(Clarifies data refers to debt not bonds in headline and paragraphs 1-2)
By Yoruk Bahceli
LONDON (Reuters) -Euro zone debt saw nearly 100 billion euros ($116 billion) of buying from outside the bloc in May, Citi said citing European Central Bank data, the latest sign that euro assets are benefitting from a shift away from U.S. markets.
The 97 billion euros of net inflows into euro zone debt with maturities longer than one year was the largest on a monthly basis since at least 2014, Citi said, pointing to portfolio flow data from the ECB.
“This could potentially be due to substitution out of dollar assets,” the bank’s analysts said in a note to clients on Monday.

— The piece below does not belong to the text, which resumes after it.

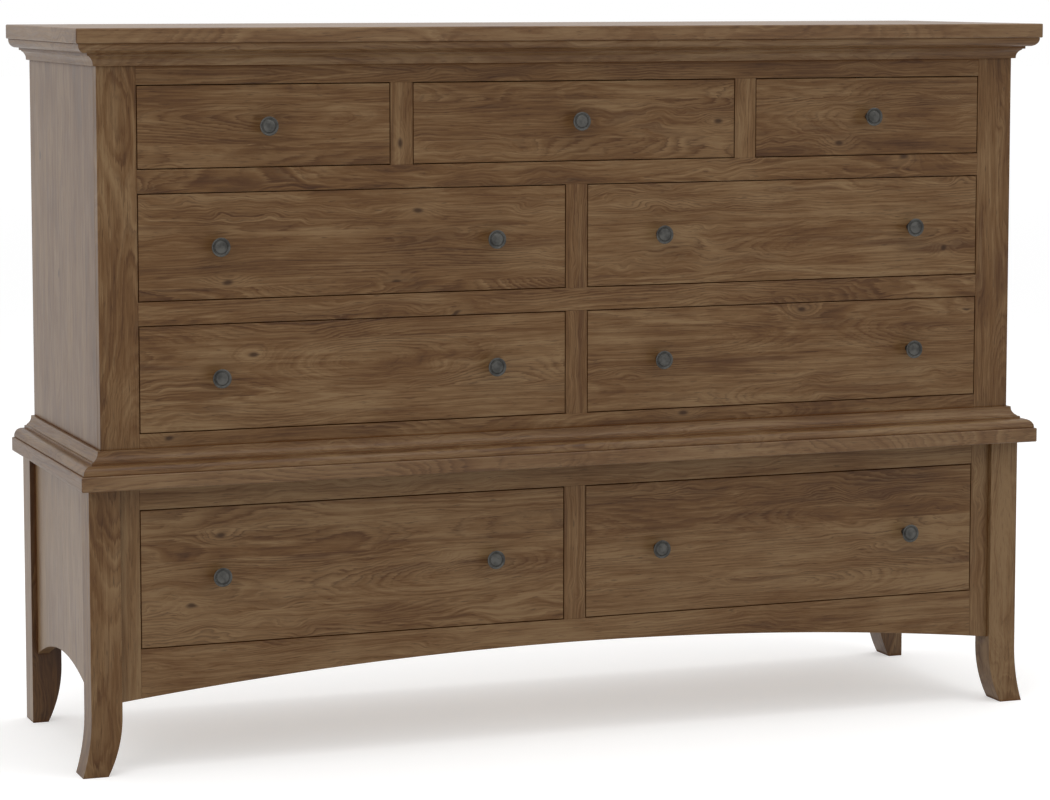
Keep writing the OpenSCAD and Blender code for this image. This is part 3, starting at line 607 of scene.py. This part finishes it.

Allocation away from U.S. to European assets has been a big theme across financial markets in 2025, so investors are looking for data indicating to what extent such a move is taking shape.
U.S. President Donald Trump’s confrontations with longstanding allies over trade and security, along with attacks on the Federal Reserve, have raised concerns around the safe-haven status of U.S. Treasuries this year.
Euro zone bonds have traded more steadily, boosting their appeal to investors as an asset perceived to be safe.
U.S. 30-year yields are up 40 basis points since April 2, when Trump announced his “Liberation Day” tariffs, while German equivalents are up fewer than 20 basis points.
Citi however noted the May inflows followed 12 billion euros of foreign investor outflows from the bloc’s debt in April, which they said could be explained by broad de-risking in the wake of Liberation Day.
“All in, therefore, we would watch out for the June data, released on 18th August, to draw any conclusions,” the analysts said.